Not me. I'm simply responding to your post with comments, corrections, and arguments.
Where's this scientific objectivity of which you so proudly go on and on about?
Objectivity is the norm here. This is a science board, not an ICR site. We are discussing the truth of a matter, specifically, the fallacy of interpreting legend and myth as historical narrative.
There's a lot more to Jesus than you want to believe.

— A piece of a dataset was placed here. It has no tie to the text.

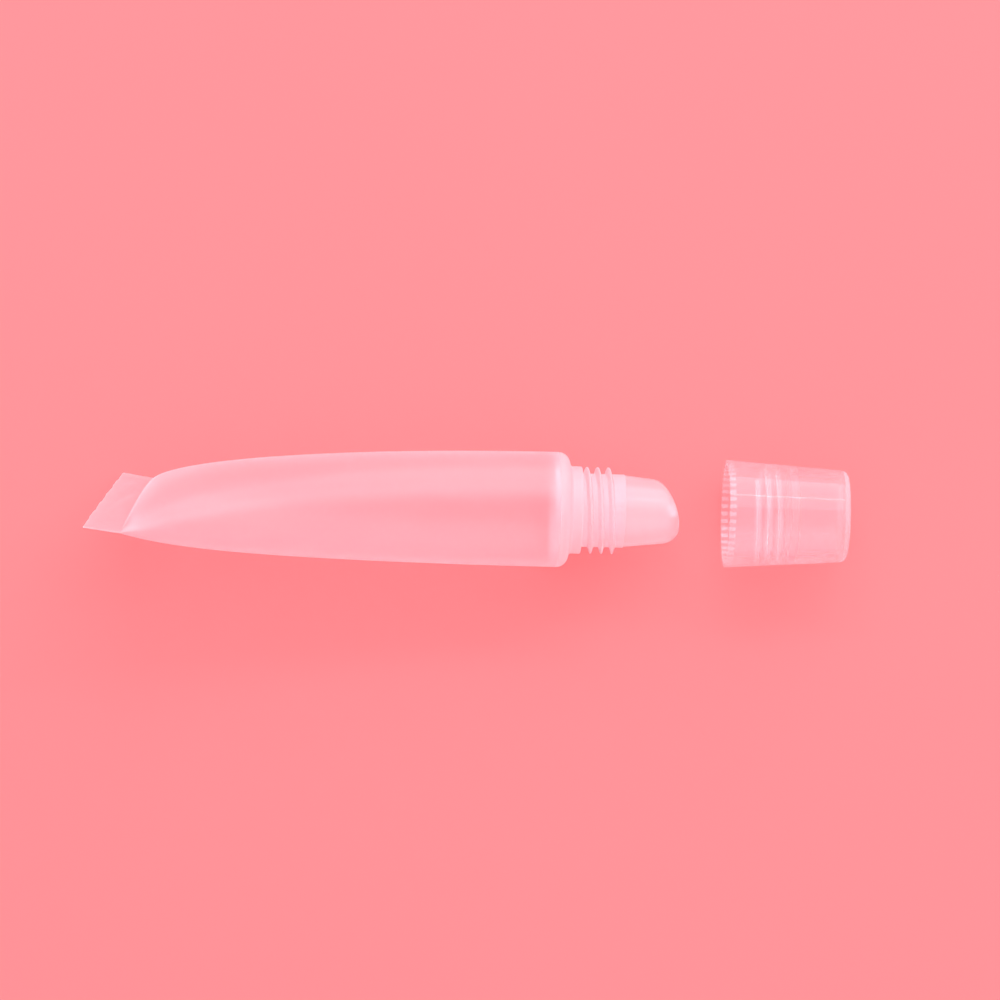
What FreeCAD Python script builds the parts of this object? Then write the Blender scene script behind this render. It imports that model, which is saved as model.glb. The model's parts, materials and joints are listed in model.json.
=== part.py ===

I am not basing my statements on my beliefs but rather on the evidence of history. The converse of what you said is true: there is a lot less to Jesus than can be inferred by treating legend as historical narrative
However, G.K. Chesterton refutes your point of cool guy Greek philosophers and wooden christs better than I can:
I see you misunderstood what I wrote. I was not speaking of the affect of an actual person when I said "wooden" or "flat". I was referring to the storyteller's use of character in a literary sense. My point was bring forward some of the elements of a story which require us to classify it as legend. You would have no problem with me classifying some legend about Zeus throwing lightning bolts as legend, basing it in part on the flat affect of the god in the story. Here you're objecting only because you have adopted the position that the Jesus legend is historical narrative. It's not, but I understand your intransigence in considering the evidence that it is. That takes us back to the objectivity of scientific inquiry. The person seeking the truth has to remain objective, which means all such bias has to be removed. Otherwise the conclusion becomes contaminated with prejudice.
And that brings is directly to the topic of bias, which is the thread title. As you see there is no strawman in my logic as you say.